Stephen O'Connor, SPHR, is senior director of Professional Search Services for the MHA Service Corporation, Lansing, and can be e-mailed at soconnor@mha.org

Staff Matters Newsletter January/February 2001
Benchmarking in Human Resources:
Ask the right questions

By Steve O'Connor

Some questions are insightful, some are irrelevant, and still others are completely imponderable. Questions like, when an agnostic dies, does he go to the great “perhaps”? or, if the #2 pencil is the most popular, why is it still #2?

While these queries may be interesting, they are not really important. Some of the questions that are important to human resource professionals have to do with measuring the efficiency of their departmental operations. One of the best ways to do this is benchmarking. Robert Grossman, in his article, Measuring Up: Appropriate Metrics Help HR Prove Its Worth, in the January 2000 issue of HR Magazine, references the research done in this area by the Saratoga Institute and William Brown, PhD. Saratoga has identified 10 key human capital metrics that can serve as measurable benchmarks for cost efficiencies.

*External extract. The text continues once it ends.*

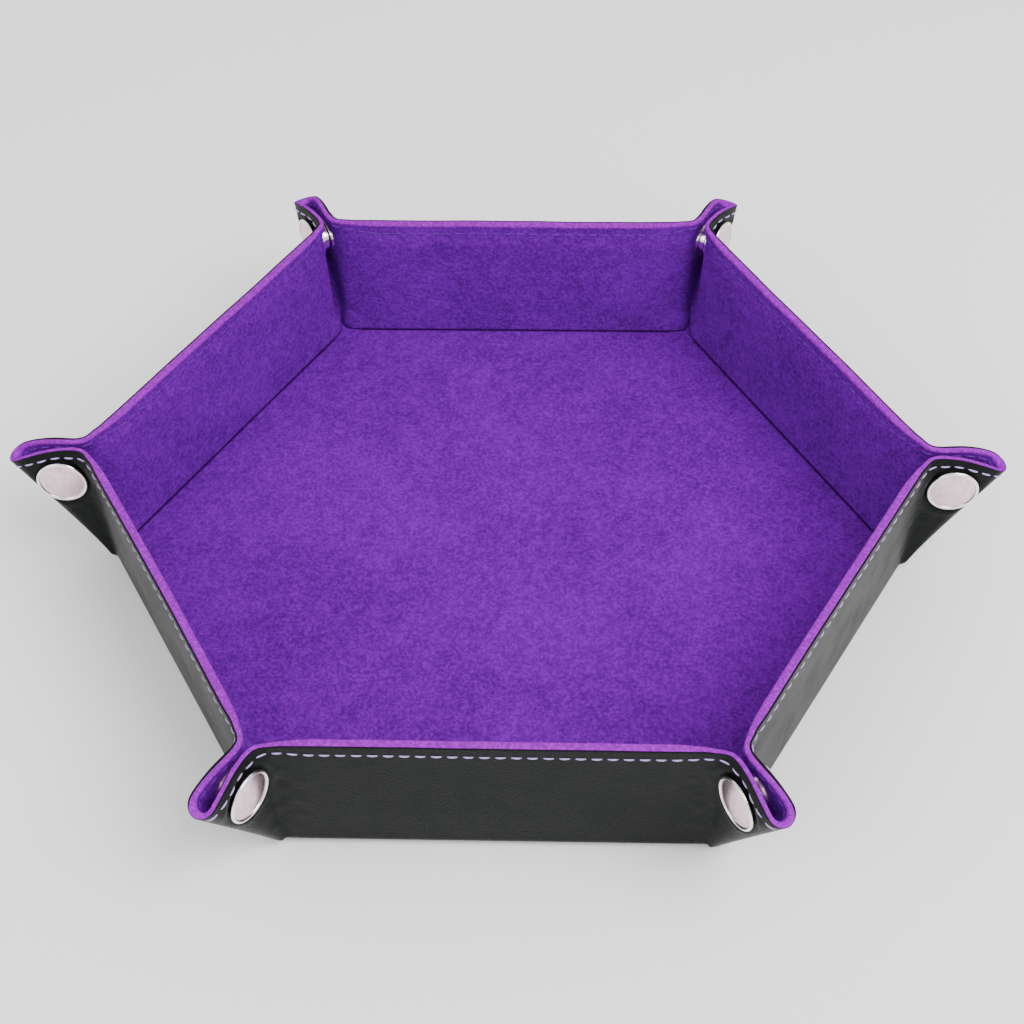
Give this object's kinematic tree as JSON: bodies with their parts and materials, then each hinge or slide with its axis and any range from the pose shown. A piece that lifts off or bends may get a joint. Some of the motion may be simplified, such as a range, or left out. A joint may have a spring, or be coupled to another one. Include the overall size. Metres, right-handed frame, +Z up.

  1. revenue factor — revenue divided by total FTE (the FTE number should include regular and contingent employees)
  2. voluntary separation rate — voluntary separations divided by headcount
  3. human capital value added — revenue minus human resource operating expenses (expenses should include both compensation and benefits cost)
  4. human capital return on investment — revenue minus operating expenses minus human resource expenses divided by human resource expenses (this is a ratio of dollars spent on pay and benefits to an adjusted profit figure)
  5. total compensation revenue percent — compensation and benefit costs divided by revenue (if you monitor pay and benefits in comparison to revenue per employee, you can see the return on your investment)
  6. total labor cost revenue percent — compensation, benefits and other labor costs divided by revenue
  7. training investment factor — total training costs divided by headcount
  8. cost per hire — advertising and agency fees, employee referrals, travel, relocation, recruiter pay and benefits divided by operating expenses
  9. health care cost per employee — total cost of health care benefits divided by total employees
  10. turnover costs — cost to terminate plus cost per hire plus vacancy cost plus learning curve loss

In addition to the Saratoga Institute’s metrics, the Bureau of National Affairs Inc. in Washington, DC, in conjunction with the Society for Human Resource Management, recently released their annual Human Resource Activities, Budgets and Staffs 1999-2000 report (SHRM-BNA Survey No. 65). Among their survey findings are three national measurements that constitute critical human resource benchmarks.

• median human resource staff ratio per 100 employees = 1.0 for all employers and 0.7 for health care

• human resource budgets as a percentage of operating budgets = 0.9 for all employers, 0.8 for health care

• median human resource cost per employee = $787 for all employers and $547 for health care

These questions and their answers are important measures to assist human resources in positioning itself as a strategic business partner in health care organizations. Another question that isn’t particularly important but one that plagues me is, if an IRS agent and a telemarketer were both drowning and you could only save one of them, would you go to lunch or read the paper?

Sidebar:

Benchmarking is keeping track of the costs related to the core services of a department and comparing them to either your own history or some national standard. By doing this, it is possible to justify staffing levels, calculate budget projections and demonstrate cost efficiency.